Roxane van Iperen ziet in generaal Dallaire een positieve uitzondering in een wereld waarin iedereen door angst voor verstoting kritiekloos de kant van de eigen groep kiest. Volgens de schrijfster is Dallaire een held omdat hij de moeilijke tegendraadse weg van de eenling tegenover het systeem koos. Ze legt de daden van Dallaire naast de daden van de zussen Brillenslijper uit haar roman ‘Het hooge nest’ en met Pieter Omtzigt in de kindertoeslagenaffaire. In Van Iperen d’r ogen allemaal eenlingen die tegen de bestaande stroom inzwommen, geen oog hadden voor de diametraal tegengestelde mening die er in hun groep heerst, niet bang waren voor verstoting en daarmee helden werden. De zussen Brillenslijper waren zeker helden, maar niet zozeer omdat ze tegen de stroom inzwommen, want, wat was dan precies de stroom waar ze tegenin zwommen? En…als joden waren ze überhaupt al uitgestoten. Dan Pieter Omtzigt. Waarom zou Renske Leijten een mindere held zijn dan Pieter Omtzigt?

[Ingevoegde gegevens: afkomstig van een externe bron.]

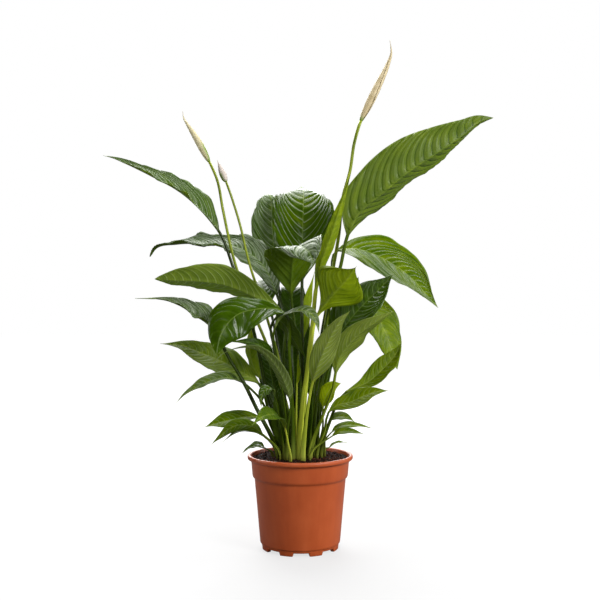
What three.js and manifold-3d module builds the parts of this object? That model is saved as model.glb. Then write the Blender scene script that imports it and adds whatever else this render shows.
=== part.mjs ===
// A potted peace lily: a plastic nursery pot, potting soil, a clump of long-stalked leaves and
// three flower stalks whose spathes are still rolled. Millimetres, +Z up, origin on the surface
// that the pot stands on, under the pot's axis. -Y is the plant's front.
import * as THREE from "three";
import { mergeVertices } from "three/addons/utils/BufferGeometryUtils.js";
import Module from "manifold-3d";

// ---------- driving dimensions ----------
const POT_HEIGHT = 149.5;
const POT_RIM_RADIUS = 85; // outside of the rolled rim
const POT_WALL = 1.5;
const POT_FLOOR_Z = 6.5; // underside of the floor, which the feet lift off the surface
const FOOT_COUNT = 8;
const SOIL_TOP = 146;
const FIT_GAP = 0.4; // between the soil and the pot
const ROOT_DEPTH = 14; // how deep each stalk stands in its hole
const HOLE_GAP = 0.5; // between a stalk and the side of its hole
const UPRIGHT = 6; // a stalk stands upright this far above the soil
const BLADE_THICKNESS = 0.9;

// A place on a stalk or a leaf is written as it looks from the front: [across, depth, height].
// Across and height are millimetres on the upright plane through the pot's axis, seen by an eye at
// EYE_HEIGHT and EYE_DISTANCE in front of that plane, and depth is how far behind it the place is.
const EYE_DISTANCE = 1487;
const EYE_HEIGHT = 400;

// ---------- solids ----------
const wasm = await Module();
wasm.setup();

function toSolid(geometry) {
  const bare = geometry.index ? geometry.toNonIndexed() : geometry.clone();
  bare.deleteAttribute("normal");
  bare.deleteAttribute("uv");
  const merged = mergeVertices(bare, 1e-4);
  const index = Array.from(merged.index.array);
  const triangles = [];
  for (let i = 0; i < index.length; i += 3) {
    const [a, b, c] = index.slice(i, i + 3);
    if (a !== b && b !== c && c !== a) triangles.push(a, b, c);
  }
  return new wasm.Manifold(
    new wasm.Mesh({
      numProp: 3,
      vertProperties: new Float32Array(merged.attributes.position.array),
      triVerts: new Uint32Array(triangles),
    }),
  );
}

function toGeometry(solid) {
  const mesh = solid.getMesh();
  return new THREE.BufferGeometry()
    .setAttribute("position", new THREE.BufferAttribute(mesh.vertProperties, 3))
    .setIndex(new THREE.BufferAttribute(mesh.triVerts, 1));
}

// A full turn of [radius, height] points about +Z.
function turned(profile, sides) {
  const points = profile.map(([radius, height]) => new THREE.Vector2(radius, height));
  return new THREE.LatheGeometry(points, sides).rotateX(Math.PI / 2);
}

// ---------- pot ----------
const POT_SIDES = 36;
const WALL_FOOT_RADIUS = 64.4;
const FLOOR_TOP_Z = 8.2;
const FOOT_RADIUS = 61.8; // at the foot's lower edge
const FOOT_DEPTH = 6; // along the radius
const NOTCH_TOP_Z = 5.2; // the gap between two feet reaches up to here
const NOTCH_WIDTH_LOW = 29;
const NOTCH_WIDTH_HIGH = 24.5;
const FOOT_TURN = THREE.MathUtils.degToRad(1.5); // the pot stands turned this much
const DRAIN_RADIUS = 4;
const DRAIN_RING_RADIUS = 46;

// The inside of the wall, from the floor up to the rim.
const INSIDE = [
  [62.9 - POT_WALL, FLOOR_TOP_Z],
  [WALL_FOOT_RADIUS - POT_WALL, 11],
  [73.6 - POT_WALL, 112.6],
  [77.1 - POT_WALL, 118],
  [78.9 - POT_WALL, 139.5],
  [79.2, 146.8],
];

const OUTSIDE = [
  [62.6, POT_FLOOR_Z],
  [62.9, 8.2],
  [WALL_FOOT_RADIUS, 9.6],
  [73.6, 111.5],
  [76.6, 114.6],
  [78.9, 139.5],
  [79.8, 142],
  [84, 142.4],
  [POT_RIM_RADIUS, 144.4],
  [POT_RIM_RADIUS, 147.2],
  [83.4, POT_HEIGHT],
  [80.8, POT_HEIGHT],
];

// The gap between two feet: a trapezium, wider at the bottom, that runs out along the radius.
function notch(turn) {
  const low = NOTCH_WIDTH_LOW / 2;
  const high = NOTCH_WIDTH_HIGH / 2;
  const shape = new THREE.Shape([
    new THREE.Vector2(-low, -1),
    new THREE.Vector2(low, -1),
    new THREE.Vector2(high, NOTCH_TOP_Z),
    new THREE.Vector2(-high, NOTCH_TOP_Z),
  ]);
  const bar = new THREE.ExtrudeGeometry(shape, { depth: 40, bevelEnabled: false });
  return toSolid(bar.rotateX(Math.PI / 2).rotateZ(Math.PI).translate(0, 40, 0).rotateZ(turn));
}

function drain(radius, turn) {
  const hole = new THREE.CylinderGeometry(DRAIN_RADIUS, DRAIN_RADIUS, 8, 10);
  return toSolid(hole.rotateX(Math.PI / 2).translate(0, radius, POT_FLOOR_Z).rotateZ(turn));
}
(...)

Generaal Dallaire had een opdracht en die probeerde hij zo goed mogelijk uit te voeren, soms met gevaar voor eigen leven en soms tegen alles – en beter weten – in, maar datzelfde geldt voor overste Karremans tijdens zijn missie. Was Dallaire zoveel beter dan Karremans? Waarom is Dallaire een held en Karremans niet?
Desalniettemin, goed om het verhaal van Rwanda en de ellende die het land getroffen heeft nog eens onder de aandacht te brengen; opdat men ervan leert. De heldenanalyse van Roxane van Iperen vind ik behoorlijk zwak. Ik denk dat je voor zo’n analyse beter terecht kan bij Rutger Bregman.